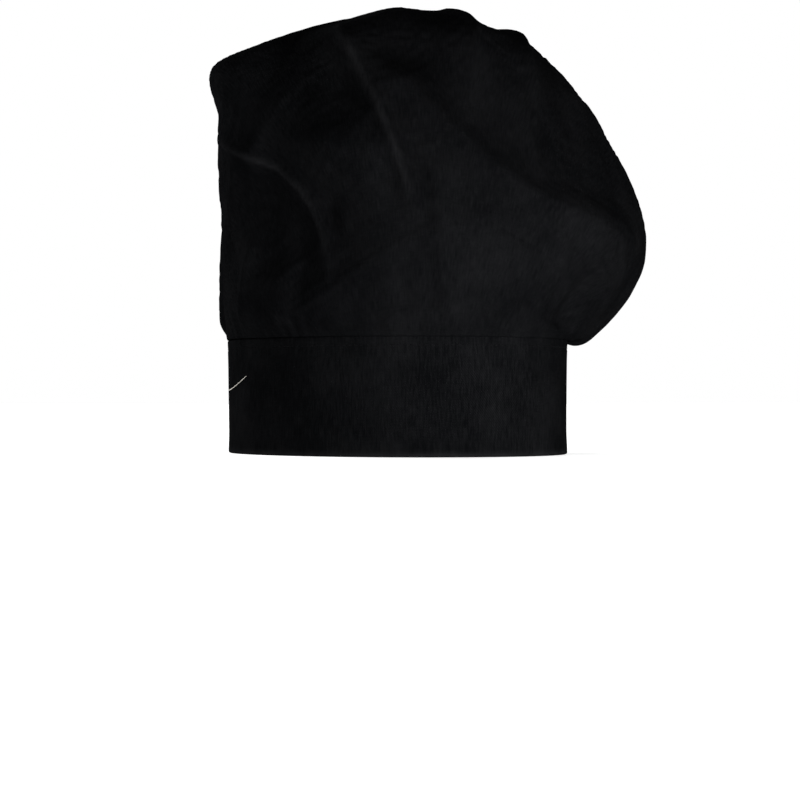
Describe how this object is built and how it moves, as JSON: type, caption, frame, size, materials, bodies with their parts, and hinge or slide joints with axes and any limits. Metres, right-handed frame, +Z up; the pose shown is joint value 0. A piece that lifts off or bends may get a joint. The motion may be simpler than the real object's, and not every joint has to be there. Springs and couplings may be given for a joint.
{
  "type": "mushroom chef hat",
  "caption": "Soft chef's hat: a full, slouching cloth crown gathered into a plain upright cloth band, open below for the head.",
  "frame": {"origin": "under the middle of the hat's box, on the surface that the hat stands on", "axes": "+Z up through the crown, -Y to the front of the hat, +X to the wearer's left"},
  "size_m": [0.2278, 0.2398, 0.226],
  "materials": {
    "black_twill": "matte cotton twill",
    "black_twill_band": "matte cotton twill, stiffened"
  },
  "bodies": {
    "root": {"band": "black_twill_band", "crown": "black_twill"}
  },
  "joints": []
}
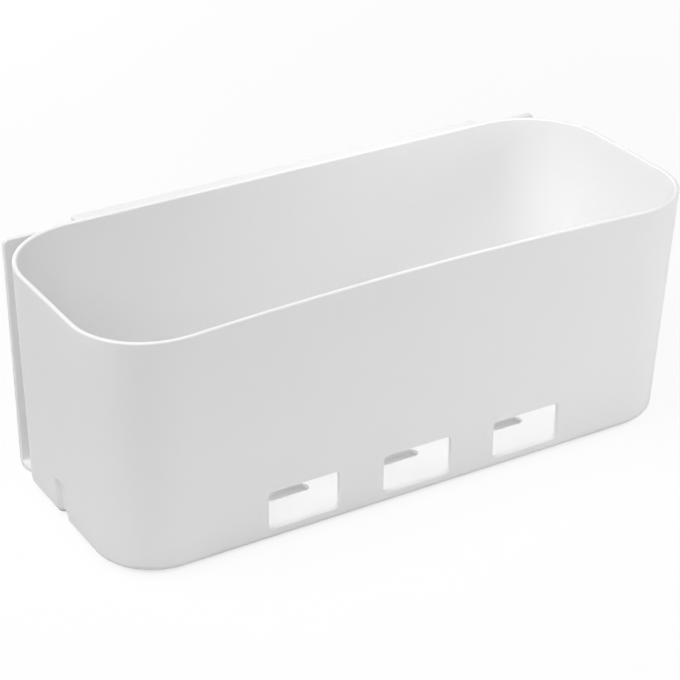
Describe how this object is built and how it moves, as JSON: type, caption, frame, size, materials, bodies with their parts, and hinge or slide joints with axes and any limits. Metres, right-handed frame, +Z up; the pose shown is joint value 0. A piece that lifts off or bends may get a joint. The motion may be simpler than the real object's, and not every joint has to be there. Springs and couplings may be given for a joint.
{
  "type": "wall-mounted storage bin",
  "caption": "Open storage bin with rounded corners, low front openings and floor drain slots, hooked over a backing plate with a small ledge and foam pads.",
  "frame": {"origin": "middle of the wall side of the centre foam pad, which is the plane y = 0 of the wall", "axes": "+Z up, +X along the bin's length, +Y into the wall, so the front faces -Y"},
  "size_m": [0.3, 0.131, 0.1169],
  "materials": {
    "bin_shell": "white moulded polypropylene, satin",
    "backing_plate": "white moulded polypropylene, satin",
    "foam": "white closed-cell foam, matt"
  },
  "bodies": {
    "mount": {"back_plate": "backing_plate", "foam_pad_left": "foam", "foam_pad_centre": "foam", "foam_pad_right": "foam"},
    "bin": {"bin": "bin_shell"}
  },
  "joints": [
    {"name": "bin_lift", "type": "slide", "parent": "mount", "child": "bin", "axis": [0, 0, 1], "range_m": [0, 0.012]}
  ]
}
- - - -
Work instructions.
Copy the material above, line for line.

Output of the exercise.
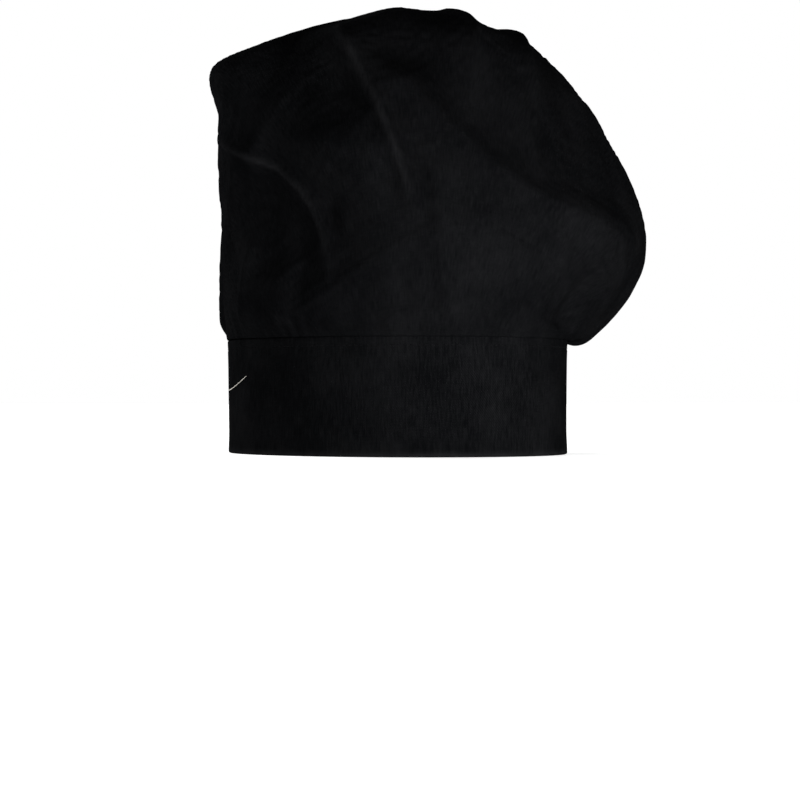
Describe how this object is built and how it moves, as JSON: type, caption, frame, size, materials, bodies with their parts, and hinge or slide joints with axes and any limits. Metres, right-handed frame, +Z up; the pose shown is joint value 0. A piece that lifts off or bends may get a joint. The motion may be simpler than the real object's, and not every joint has to be there. Springs and couplings may be given for a joint.
{
  "type": "mushroom chef hat",
  "caption": "Soft chef's hat: a full, slouching cloth crown gathered into a plain upright cloth band, open below for the head.",
  "frame": {"origin": "under the middle of the hat's box, on the surface that the hat stands on", "axes": "+Z up through the crown, -Y to the front of the hat, +X to the wearer's left"},
  "size_m": [0.2278, 0.2398, 0.226],
  "materials": {
    "black_twill": "matte cotton twill",
    "black_twill_band": "matte cotton twill, stiffened"
  },
  "bodies": {
    "root": {"band": "black_twill_band", "crown": "black_twill"}
  },
  "joints": []
}
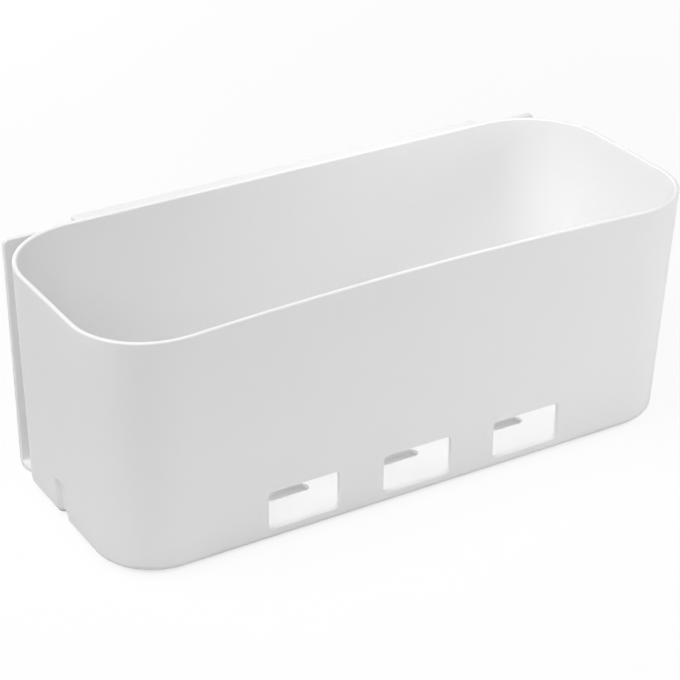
Describe how this object is built and how it moves, as JSON: type, caption, frame, size, materials, bodies with their parts, and hinge or slide joints with axes and any limits. Metres, right-handed frame, +Z up; the pose shown is joint value 0. A piece that lifts off or bends may get a joint. The motion may be simpler than the real object's, and not every joint has to be there. Springs and couplings may be given for a joint.
{
  "type": "wall-mounted storage bin",
  "caption": "Open storage bin with rounded corners, low front openings and floor drain slots, hooked over a backing plate with a small ledge and foam pads.",
  "frame": {"origin": "middle of the wall side of the centre foam pad, which is the plane y = 0 of the wall", "axes": "+Z up, +X along the bin's length, +Y into the wall, so the front faces -Y"},
  "size_m": [0.3, 0.131, 0.1169],
  "materials": {
    "bin_shell": "white moulded polypropylene, satin",
    "backing_plate": "white moulded polypropylene, satin",
    "foam": "white closed-cell foam, matt"
  },
  "bodies": {
    "mount": {"back_plate": "backing_plate", "foam_pad_left": "foam", "foam_pad_centre": "foam", "foam_pad_right": "foam"},
    "bin": {"bin": "bin_shell"}
  },
  "joints": [
    {"name": "bin_lift", "type": "slide", "parent": "mount", "child": "bin", "axis": [0, 0, 1], "range_m": [0, 0.012]}
  ]
}